-- START OF Provided material --

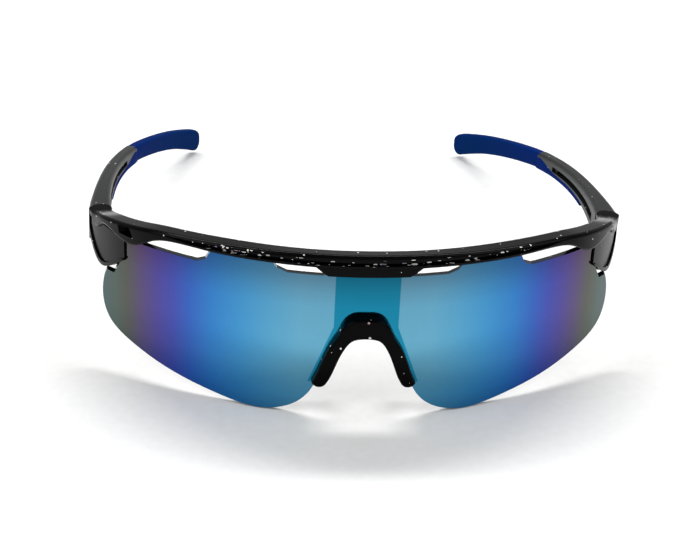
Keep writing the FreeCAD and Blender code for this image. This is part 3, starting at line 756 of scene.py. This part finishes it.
# %% Rubber on the temples
for side, tip, strip in (("right", tip_right, strip_right), ("left", tip_left, strip_left)):
    for piece in (tip, strip):
        piece.data.materials.clear()
        piece.data.materials.append(tip_rubber)
        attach(piece, "temple_" + side)
        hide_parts("temple_rubber_" + side)
    print(tip.name, "and", strip.name, "ride temple_" + side)

# %% [markdown]
# ## Nose pads
# A pad is a soft leaf that stands on the saddle's leg and leans out against the side of the
# nose. It is thin, rounded at its free edge, and tapers to both ends. A box with each edge cut
# into four is enough to start: its lower and upper faces are drawn in, subdivision rounds it,
# and then it is turned to its two leans about its middle.

# %% Nose pad, shaped upright
pad_middle = (pad_low + pad_high) / 2
pad_size = Vector((2.6 * MM, 8.8 * MM, 14.6 * MM))
draw_in_to = pad_middle - Vector((0, pad_size.y * 0.2, 0))
bpy.ops.object.select_all(action="DESELECT")
bpy.ops.mesh.primitive_cube_add(size=1, location=pad_middle, scale=pad_size)
pad_right = bpy.context.object
pad_right.name = "rubber_pad_right"
bpy.ops.object.transform_apply(location=True, rotation=True, scale=True)
bpy.ops.object.mode_set(mode="EDIT")
bpy.ops.mesh.select_all(action="SELECT")
bpy.ops.mesh.subdivide(number_cuts=3)
bpy.ops.mesh.select_all(action="DESELECT")
bpy.ops.object.mode_set(mode="OBJECT")
for direction, draw_in in ((1, 0.5), (-1, 0.62)):
    for vertex in pad_right.data.vertices:
        vertex.select = direction * (vertex.co.z - pad_middle.z) > 0.45 * pad_size.z
    bpy.ops.object.mode_set(mode="EDIT")
    bpy.ops.mesh.select_mode(type="VERT")
    bpy.ops.transform.resize(value=(0.8, draw_in, 1.0), center_override=draw_in_to)
    bpy.ops.mesh.select_all(action="DESELECT")
    bpy.ops.object.mode_set(mode="OBJECT")
smooth(pad_right)
print("pad has", len(pad_right.data.polygons), "faces")

# %% Lean the pad and copy it
LEAN_OUT = math.radians(-24)
LEAN_UP = math.radians(-20)
turn = Matrix.Rotation(LEAN_UP, 4, "Y") @ Matrix.Rotation(LEAN_OUT, 4, "Z")
to_middle = Matrix.Translation(pad_middle)
pad_right.data.transform(to_middle @ turn @ to_middle.inverted())
pad_left = mirrored_copy(pad_right, "rubber_pad_left")
for side, pad in (("right", pad_right), ("left", pad_left)):
    pad.data.materials.clear()
    pad.data.materials.append(pad_rubber)
    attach(pad, "front")
    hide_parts("nose_pad_" + side)
for axis, low, high in zip(range(3), pad_low, pad_high):
    values = [vertex.co[axis] for vertex in pad_right.data.vertices]
    print("pad from", round(min(values) / MM, 1), "to", round(max(values) / MM, 1),
          "and CAD from", round(low / MM, 1), "to", round(high / MM, 1))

-- END OF Provided material --

:: Written exercise ::
Copy the material above verbatim.

:: Output for this exercise ::
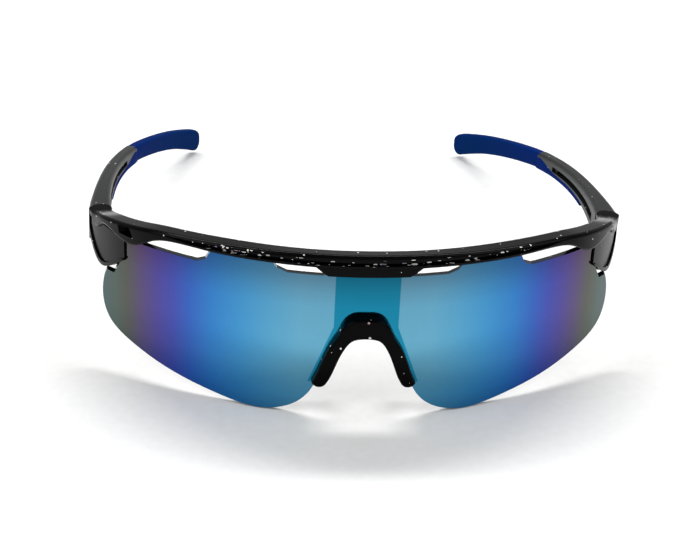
Keep writing the FreeCAD and Blender code for this image. This is part 3, starting at line 756 of scene.py. This part finishes it.
# %% Rubber on the temples
for side, tip, strip in (("right", tip_right, strip_right), ("left", tip_left, strip_left)):
    for piece in (tip, strip):
        piece.data.materials.clear()
        piece.data.materials.append(tip_rubber)
        attach(piece, "temple_" + side)
        hide_parts("temple_rubber_" + side)
    print(tip.name, "and", strip.name, "ride temple_" + side)

# %% [markdown]
# ## Nose pads
# A pad is a soft leaf that stands on the saddle's leg and leans out against the side of the
# nose. It is thin, rounded at its free edge, and tapers to both ends. A box with each edge cut
# into four is enough to start: its lower and upper faces are drawn in, subdivision rounds it,
# and then it is turned to its two leans about its middle.

# %% Nose pad, shaped upright
pad_middle = (pad_low + pad_high) / 2
pad_size = Vector((2.6 * MM, 8.8 * MM, 14.6 * MM))
draw_in_to = pad_middle - Vector((0, pad_size.y * 0.2, 0))
bpy.ops.object.select_all(action="DESELECT")
bpy.ops.mesh.primitive_cube_add(size=1, location=pad_middle, scale=pad_size)
pad_right = bpy.context.object
pad_right.name = "rubber_pad_right"
bpy.ops.object.transform_apply(location=True, rotation=True, scale=True)
bpy.ops.object.mode_set(mode="EDIT")
bpy.ops.mesh.select_all(action="SELECT")
bpy.ops.mesh.subdivide(number_cuts=3)
bpy.ops.mesh.select_all(action="DESELECT")
bpy.ops.object.mode_set(mode="OBJECT")
for direction, draw_in in ((1, 0.5), (-1, 0.62)):
    for vertex in pad_right.data.vertices:
        vertex.select = direction * (vertex.co.z - pad_middle.z) > 0.45 * pad_size.z
    bpy.ops.object.mode_set(mode="EDIT")
    bpy.ops.mesh.select_mode(type="VERT")
    bpy.ops.transform.resize(value=(0.8, draw_in, 1.0), center_override=draw_in_to)
    bpy.ops.mesh.select_all(action="DESELECT")
    bpy.ops.object.mode_set(mode="OBJECT")
smooth(pad_right)
print("pad has", len(pad_right.data.polygons), "faces")

# %% Lean the pad and copy it
LEAN_OUT = math.radians(-24)
LEAN_UP = math.radians(-20)
turn = Matrix.Rotation(LEAN_UP, 4, "Y") @ Matrix.Rotation(LEAN_OUT, 4, "Z")
to_middle = Matrix.Translation(pad_middle)
pad_right.data.transform(to_middle @ turn @ to_middle.inverted())
pad_left = mirrored_copy(pad_right, "rubber_pad_left")
for side, pad in (("right", pad_right), ("left", pad_left)):
    pad.data.materials.clear()
    pad.data.materials.append(pad_rubber)
    attach(pad, "front")
    hide_parts("nose_pad_" + side)
for axis, low, high in zip(range(3), pad_low, pad_high):
    values = [vertex.co[axis] for vertex in pad_right.data.vertices]
    print("pad from", round(min(values) / MM, 1), "to", round(max(values) / MM, 1),
          "and CAD from", round(low / MM, 1), "to", round(high / MM, 1))